Inflation in the region as a whole should increase slightly to about 8½ percent if macroeconomic policies hold firm. Inflationary pressures arise mainly from oil prices, which are expected to increase by about 35 percent this year, and higher food prices.
SSA's overall fiscal position is projected at a small surplus in 2008. As oil prices rise, the fiscal surplus of the oil exporters should widen. Most other countries can expect only modest changes in their fiscal positions.
A pronounced global slowdown would weaken the prices of non-oil commodities and represent a large shock for SSA. Higher oil prices would reduce domestic demand, boost headline inflation, and worsen the current account and net foreign asset positions of net oil importers. Finally, less favorable financial conditions would reduce external financing and put the brakes on growth.
In addition to these external risks, SSA faces significant internal risks. Although the number of conflicts has declined in recent years, they still ravage the Darfur region of Sudan and the Horn of Africa. Moreover, conditions remain fragile in the Democratic Republic of Congo, and post-election violence in Kenya has taken a toll: it undermined investor confidence and tourism and could delay donor support and stall structural reforms that are needed to sustain recent growth. The conflicts in Darfur and Kenya are also affecting neighboring countries.
The REO says that SSA is less vulnerable to a worsening of the global environment than it was in the 1990s. Smaller current account and fiscal deficits, lower inflation and debt, higher foreign reserves, and stronger policy frameworks have all helped make the region more resilient to external shocks.
Responding to risks
How countries should respond if the downside risks are realized depends on, among other things, their initial conditions; inflation and inflation expectations; fiscal position; and degree of vulnerability, including their levels of foreign debt and reserves.
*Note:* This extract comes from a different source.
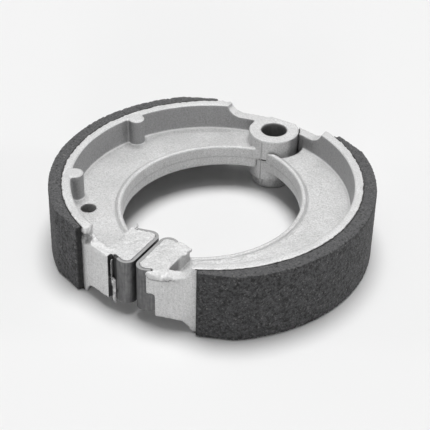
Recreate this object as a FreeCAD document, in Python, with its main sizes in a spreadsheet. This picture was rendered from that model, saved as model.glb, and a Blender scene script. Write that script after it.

Although countries' policy responses can help moderate the effects of external shocks, not all countries will have room to ease monetary and fiscal policies if the downturn is pronounced.
Forward-looking monetary policy responses could help reduce the output response to adverse demand disturbances. If the slowdown is short lived, countries with comfortable foreign reserves can use their reserves to smooth shocks. In some countries, exchange rate changes may help rebalance growth.
Several countries, especially the oil exporters, will face the challenge of maintaining macroeconomic stability while dealing with still-rising foreign exchange flows. They should identify ways to ensure that their economies can effectively absorb higher spending and make spending and saving decisions in a medium-term framework that takes long-term sustainability into account.
The region's most pressing challenge over the medium term will be to accelerate growth and achieve the Millennium Development Goals. But, although more SSA countries are enjoying robust growth, only a few seem well positioned to halve poverty by 2015.
The spring 2008 REO focuses on the challenge of strengthening the private sector to spur investment in SSA. The region's future economic performance will hinge on the implementation of reforms that improve the investment climate, reduce the cost of doing business, and strengthen governance. A few countries have made encouraging progress on this front, with Kenya and Ghana leading the way on broad-based reforms, including easing business regulation, procedures for property administration, and licensing requirements. In southern Africa, Madagascar, Mauritius, and Mozambique have lifted regulatory obstacles that weighed heavily on the private sector.
Although recent reforms have helped improve governance in a few SSA countries, more needs to be done. Among the region's priorities are to strengthen tax systems, establish transparent and comprehensive budgeting procedures, promote accountability and transparency, and enhance budgetary control.
High-quality infrastructure will also be critical for accelerating growth and for greasing the wheels of the economy. A major bottleneck in most African countries has been an unreliable power supply, and policymakers need to handle regulation and pricing well to improve the supply and provide the right signal to markets.